The grant will fund both academic and corporate researchers at UC Berkeley, Lawrence Berkeley National Laboratory (LBNL) and the University of Illinois at Urbana-Champaign—though other institutions may also be involved, BP’s chief scientist told a gathering at a U.S. Energy Association (USEA) meeting in June.
While the last signature had been gathered only this week, research had begun as early as June, BP Executive Director Chris Somerville told the same USEA meeting.
Funded by the British oil company, Berkeley has already sent researchers to Africa and India in search of sites for planting crops.
UC Regents voted in March to build a new research facility to house the Energy Biosciences Institute (EBI), BP’s chosen name for the project that university officials described as “the first public-private institution of this scale in the world.”
The project will involve a wide range of academic disciplines, and program officials have already solicited and received proposals from faculty at both universities and the lab.
”We are very pleased that the institute’s journey to develop new, cleaner sources of energy has begun,” said Somerville in a statement released by the university Wednesday. “Our mission is to harness the potential of bioenergy, to make discoveries and to help them become commercially viable so they can benefit the world.

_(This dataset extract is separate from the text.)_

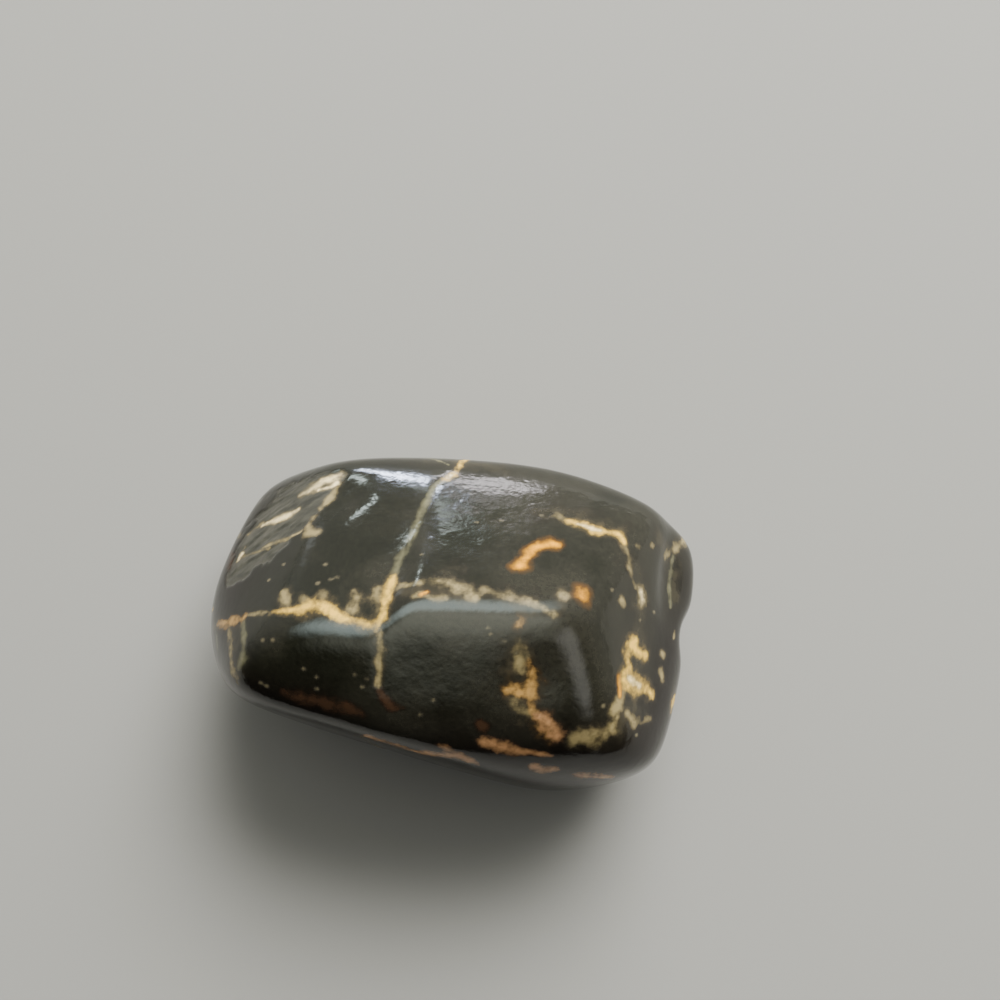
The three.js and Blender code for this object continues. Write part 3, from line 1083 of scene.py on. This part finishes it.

The institute will also examine the social, economic and environmental implications of using cellulosic biofuels to meet a significant proportion of the earth’s energy needs.”
Cellulosic fuels are derived from plant fiber, rather than the more easily recovered sugars harvested from the crops like soybeans and corn for production of ethanol.
EBI will also look into using microbes to create new fuels from coal and to recover oil from depleted wells., according to the grant proposal.
While the university has portrayed the EBI as a program designed to make the United State independent by using marginal croplands to grow non-food plants for fuel, BP Chief Scientist Steve Koonin told the USEA that the company’s goal is a program that creates crops focused on tropical climates, though research will also develop plants for all climate zones.
A nuclear physicist, Koonin spearheaded the process that led to the choice of Berkeley among five company-selected candidates. He is currently on leave from his post as provost and intellectual property manager for the California Institute of Technology.
BP is the company known for decades as British Petroleum.
The master agreement and other documents are available at www.berkeley.edu/news/media/releases/2007/11/14_ebisigning.shtml
Critics of the BP and its role on campus have charged that the company’s plans to use genetically modified plants and microbes threaten Third World countries, which are least able to resist the intrusions of multinational corporations.
UC Berkeley professors including Ignacio Chapela and Miguel Altieri say the project will displace farmland needed for food crops in poor nations and replace them with patented crops owned by multinationals.
Asked for a comment on the announcement of the signing, Chapela responded, “Very little else to note for the moment. Perhaps only to note the genius of whoever named the file of the agreement signed: it is called ‘Final Execution.’”
The title refers to the document posted on the university’s web site.